Task to complete: Extract, without alteration, each line from the start of the listing to the line bearing "the floor, the".

Dataset entries:

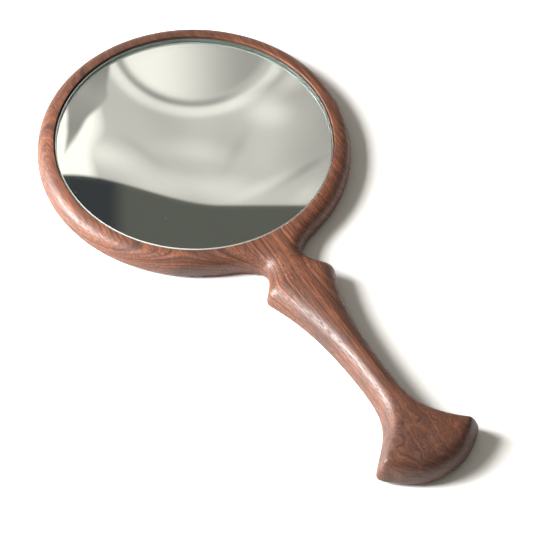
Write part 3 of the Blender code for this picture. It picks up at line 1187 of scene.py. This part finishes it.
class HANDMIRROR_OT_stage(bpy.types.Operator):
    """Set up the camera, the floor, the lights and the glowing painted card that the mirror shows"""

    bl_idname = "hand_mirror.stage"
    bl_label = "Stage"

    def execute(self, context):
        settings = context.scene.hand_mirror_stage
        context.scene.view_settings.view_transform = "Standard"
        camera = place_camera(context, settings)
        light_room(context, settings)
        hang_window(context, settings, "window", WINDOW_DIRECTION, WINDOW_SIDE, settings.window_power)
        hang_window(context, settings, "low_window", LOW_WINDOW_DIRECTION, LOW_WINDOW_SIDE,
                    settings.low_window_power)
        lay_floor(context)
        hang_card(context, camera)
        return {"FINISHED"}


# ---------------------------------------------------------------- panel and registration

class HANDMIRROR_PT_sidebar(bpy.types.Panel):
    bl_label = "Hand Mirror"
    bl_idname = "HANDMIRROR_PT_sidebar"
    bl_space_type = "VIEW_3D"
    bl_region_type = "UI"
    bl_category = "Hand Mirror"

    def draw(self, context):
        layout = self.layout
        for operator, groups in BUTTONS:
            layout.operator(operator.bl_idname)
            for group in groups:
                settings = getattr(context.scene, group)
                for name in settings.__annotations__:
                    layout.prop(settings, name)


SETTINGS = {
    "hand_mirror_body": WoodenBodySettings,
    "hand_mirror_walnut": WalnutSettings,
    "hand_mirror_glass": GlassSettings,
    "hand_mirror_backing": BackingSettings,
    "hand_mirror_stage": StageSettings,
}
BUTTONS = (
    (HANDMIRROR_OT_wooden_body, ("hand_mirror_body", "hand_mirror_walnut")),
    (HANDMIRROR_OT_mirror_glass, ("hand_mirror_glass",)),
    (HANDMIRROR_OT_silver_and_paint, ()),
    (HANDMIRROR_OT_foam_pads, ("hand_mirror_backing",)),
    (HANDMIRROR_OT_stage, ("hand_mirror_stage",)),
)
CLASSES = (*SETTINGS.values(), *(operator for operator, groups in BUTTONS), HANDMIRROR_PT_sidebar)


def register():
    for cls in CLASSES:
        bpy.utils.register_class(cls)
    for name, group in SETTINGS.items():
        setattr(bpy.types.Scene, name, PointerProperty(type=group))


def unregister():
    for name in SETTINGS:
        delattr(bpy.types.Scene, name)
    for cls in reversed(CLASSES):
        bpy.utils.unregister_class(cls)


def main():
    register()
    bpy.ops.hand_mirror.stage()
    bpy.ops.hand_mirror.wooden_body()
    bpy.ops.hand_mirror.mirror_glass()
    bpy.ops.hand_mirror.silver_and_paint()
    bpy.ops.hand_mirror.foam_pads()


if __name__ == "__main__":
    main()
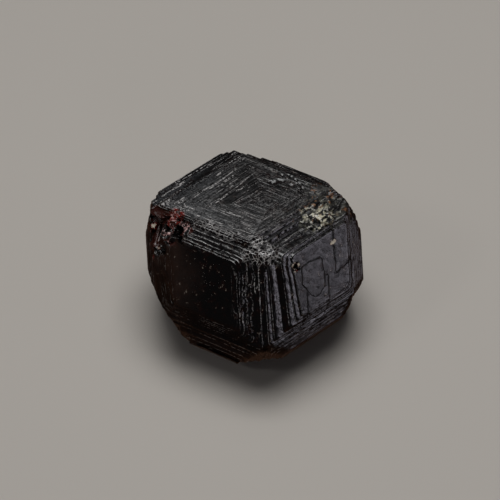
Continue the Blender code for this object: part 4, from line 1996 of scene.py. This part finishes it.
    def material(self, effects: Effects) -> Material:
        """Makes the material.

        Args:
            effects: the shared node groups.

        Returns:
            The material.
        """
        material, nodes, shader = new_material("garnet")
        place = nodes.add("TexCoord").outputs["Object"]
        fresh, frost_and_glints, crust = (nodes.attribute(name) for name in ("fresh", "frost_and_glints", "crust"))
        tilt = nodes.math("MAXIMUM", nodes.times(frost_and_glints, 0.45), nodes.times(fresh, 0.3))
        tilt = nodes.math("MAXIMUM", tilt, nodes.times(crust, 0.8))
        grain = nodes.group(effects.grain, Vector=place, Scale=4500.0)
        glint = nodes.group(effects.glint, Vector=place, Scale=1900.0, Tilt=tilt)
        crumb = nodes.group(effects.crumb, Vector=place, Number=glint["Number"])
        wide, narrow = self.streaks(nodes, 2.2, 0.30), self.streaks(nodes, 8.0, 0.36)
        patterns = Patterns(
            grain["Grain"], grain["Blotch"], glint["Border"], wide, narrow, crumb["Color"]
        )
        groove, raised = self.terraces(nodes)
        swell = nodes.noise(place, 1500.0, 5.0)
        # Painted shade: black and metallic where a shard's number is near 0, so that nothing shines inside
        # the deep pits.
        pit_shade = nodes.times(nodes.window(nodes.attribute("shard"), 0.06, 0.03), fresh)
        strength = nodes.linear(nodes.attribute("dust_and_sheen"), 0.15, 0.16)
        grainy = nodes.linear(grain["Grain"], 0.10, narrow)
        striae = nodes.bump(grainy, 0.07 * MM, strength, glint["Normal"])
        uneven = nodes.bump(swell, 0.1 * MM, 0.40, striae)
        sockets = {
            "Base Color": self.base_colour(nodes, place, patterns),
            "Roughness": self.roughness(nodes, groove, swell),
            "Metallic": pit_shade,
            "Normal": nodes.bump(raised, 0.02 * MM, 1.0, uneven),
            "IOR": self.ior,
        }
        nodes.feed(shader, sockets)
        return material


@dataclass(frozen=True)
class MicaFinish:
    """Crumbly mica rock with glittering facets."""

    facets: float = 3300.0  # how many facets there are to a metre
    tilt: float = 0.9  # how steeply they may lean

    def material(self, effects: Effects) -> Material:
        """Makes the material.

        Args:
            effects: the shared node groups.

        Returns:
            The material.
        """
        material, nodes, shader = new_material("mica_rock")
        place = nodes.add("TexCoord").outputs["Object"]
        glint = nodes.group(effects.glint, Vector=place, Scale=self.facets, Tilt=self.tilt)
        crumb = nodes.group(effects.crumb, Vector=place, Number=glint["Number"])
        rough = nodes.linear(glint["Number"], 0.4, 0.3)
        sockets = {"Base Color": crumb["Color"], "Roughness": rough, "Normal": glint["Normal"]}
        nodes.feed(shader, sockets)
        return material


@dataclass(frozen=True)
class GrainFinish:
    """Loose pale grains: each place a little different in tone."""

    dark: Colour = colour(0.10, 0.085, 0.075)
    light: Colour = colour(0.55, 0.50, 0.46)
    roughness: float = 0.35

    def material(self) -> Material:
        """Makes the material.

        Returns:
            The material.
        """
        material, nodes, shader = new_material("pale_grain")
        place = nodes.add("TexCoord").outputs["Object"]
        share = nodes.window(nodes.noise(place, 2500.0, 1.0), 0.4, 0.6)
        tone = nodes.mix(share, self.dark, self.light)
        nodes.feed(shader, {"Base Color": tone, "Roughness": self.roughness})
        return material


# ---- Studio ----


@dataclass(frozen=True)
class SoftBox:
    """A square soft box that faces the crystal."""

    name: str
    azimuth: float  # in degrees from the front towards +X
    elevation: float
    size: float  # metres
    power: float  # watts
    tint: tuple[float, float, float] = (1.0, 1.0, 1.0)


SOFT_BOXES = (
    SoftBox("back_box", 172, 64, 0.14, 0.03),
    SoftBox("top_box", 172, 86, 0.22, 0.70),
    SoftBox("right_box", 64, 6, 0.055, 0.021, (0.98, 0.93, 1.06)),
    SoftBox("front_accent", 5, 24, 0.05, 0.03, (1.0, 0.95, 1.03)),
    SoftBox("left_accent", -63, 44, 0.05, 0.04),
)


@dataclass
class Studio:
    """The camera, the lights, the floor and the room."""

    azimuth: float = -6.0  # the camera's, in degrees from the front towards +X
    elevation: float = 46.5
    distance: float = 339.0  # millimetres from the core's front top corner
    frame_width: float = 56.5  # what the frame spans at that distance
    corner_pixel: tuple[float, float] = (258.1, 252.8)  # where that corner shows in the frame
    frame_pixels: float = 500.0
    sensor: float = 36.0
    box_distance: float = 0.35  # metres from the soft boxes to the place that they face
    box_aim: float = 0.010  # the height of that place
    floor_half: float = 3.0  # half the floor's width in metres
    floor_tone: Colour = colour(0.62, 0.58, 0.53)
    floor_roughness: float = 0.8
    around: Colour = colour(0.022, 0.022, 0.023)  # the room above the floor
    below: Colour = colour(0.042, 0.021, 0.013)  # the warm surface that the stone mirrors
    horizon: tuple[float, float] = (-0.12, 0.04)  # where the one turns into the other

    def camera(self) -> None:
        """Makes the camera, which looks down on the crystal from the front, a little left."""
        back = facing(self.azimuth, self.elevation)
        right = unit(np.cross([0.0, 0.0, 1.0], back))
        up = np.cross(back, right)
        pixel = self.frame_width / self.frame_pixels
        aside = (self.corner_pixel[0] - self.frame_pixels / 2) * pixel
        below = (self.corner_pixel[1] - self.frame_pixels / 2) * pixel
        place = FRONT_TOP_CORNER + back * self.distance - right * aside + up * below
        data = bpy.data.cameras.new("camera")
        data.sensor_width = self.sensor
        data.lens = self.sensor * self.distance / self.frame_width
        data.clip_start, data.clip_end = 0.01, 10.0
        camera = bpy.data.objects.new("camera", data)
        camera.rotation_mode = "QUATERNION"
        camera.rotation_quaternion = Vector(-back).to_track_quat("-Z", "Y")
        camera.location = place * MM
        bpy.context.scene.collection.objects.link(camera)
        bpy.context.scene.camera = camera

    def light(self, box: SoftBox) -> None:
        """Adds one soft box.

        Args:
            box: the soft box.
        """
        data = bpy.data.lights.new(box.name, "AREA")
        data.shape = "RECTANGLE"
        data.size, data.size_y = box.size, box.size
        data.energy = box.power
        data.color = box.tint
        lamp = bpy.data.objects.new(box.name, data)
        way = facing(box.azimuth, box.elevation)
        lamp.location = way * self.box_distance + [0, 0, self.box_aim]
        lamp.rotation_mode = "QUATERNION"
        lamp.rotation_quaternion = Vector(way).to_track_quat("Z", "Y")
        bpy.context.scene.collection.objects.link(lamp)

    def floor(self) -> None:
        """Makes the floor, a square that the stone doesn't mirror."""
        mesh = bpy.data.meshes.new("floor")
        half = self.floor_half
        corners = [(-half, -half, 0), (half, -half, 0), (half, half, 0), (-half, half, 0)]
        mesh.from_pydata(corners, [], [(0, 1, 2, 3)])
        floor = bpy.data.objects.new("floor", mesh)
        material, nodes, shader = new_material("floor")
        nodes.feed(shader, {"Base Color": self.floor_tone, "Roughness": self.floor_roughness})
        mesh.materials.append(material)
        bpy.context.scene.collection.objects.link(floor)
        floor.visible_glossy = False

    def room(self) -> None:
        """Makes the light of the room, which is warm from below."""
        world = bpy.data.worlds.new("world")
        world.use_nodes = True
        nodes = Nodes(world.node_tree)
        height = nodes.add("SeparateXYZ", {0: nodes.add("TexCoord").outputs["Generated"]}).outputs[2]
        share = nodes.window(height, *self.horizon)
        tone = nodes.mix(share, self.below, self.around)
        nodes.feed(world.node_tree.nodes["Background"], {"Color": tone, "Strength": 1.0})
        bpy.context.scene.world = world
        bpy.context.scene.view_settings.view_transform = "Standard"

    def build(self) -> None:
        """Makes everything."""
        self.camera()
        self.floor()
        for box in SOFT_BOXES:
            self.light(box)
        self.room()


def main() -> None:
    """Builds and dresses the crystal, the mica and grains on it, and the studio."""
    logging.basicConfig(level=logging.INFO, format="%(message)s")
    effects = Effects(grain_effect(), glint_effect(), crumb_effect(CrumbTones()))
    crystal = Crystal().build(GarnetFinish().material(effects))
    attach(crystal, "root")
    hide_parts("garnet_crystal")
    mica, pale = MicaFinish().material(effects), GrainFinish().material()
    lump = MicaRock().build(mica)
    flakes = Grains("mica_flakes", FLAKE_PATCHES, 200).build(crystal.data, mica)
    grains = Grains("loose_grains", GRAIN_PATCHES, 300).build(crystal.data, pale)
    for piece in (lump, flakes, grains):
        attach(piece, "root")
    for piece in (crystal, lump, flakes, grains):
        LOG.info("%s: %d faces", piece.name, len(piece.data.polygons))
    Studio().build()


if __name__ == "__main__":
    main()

Complete output:
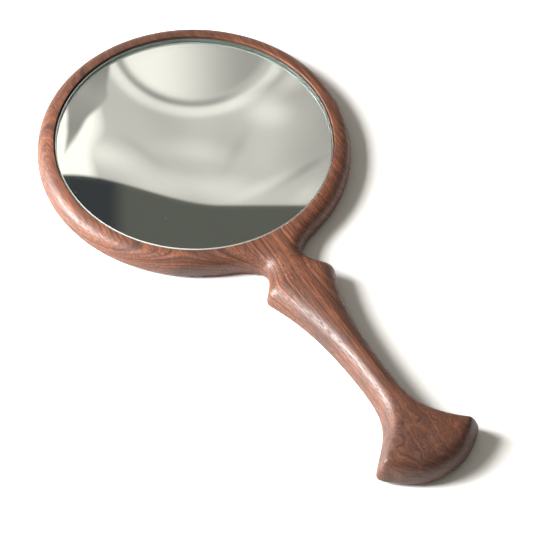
Write part 3 of the Blender code for this picture. It picks up at line 1187 of scene.py. This part finishes it.
class HANDMIRROR_OT_stage(bpy.types.Operator):
    """Set up the camera, the floor, the lights and the glowing painted card that the mirror shows"""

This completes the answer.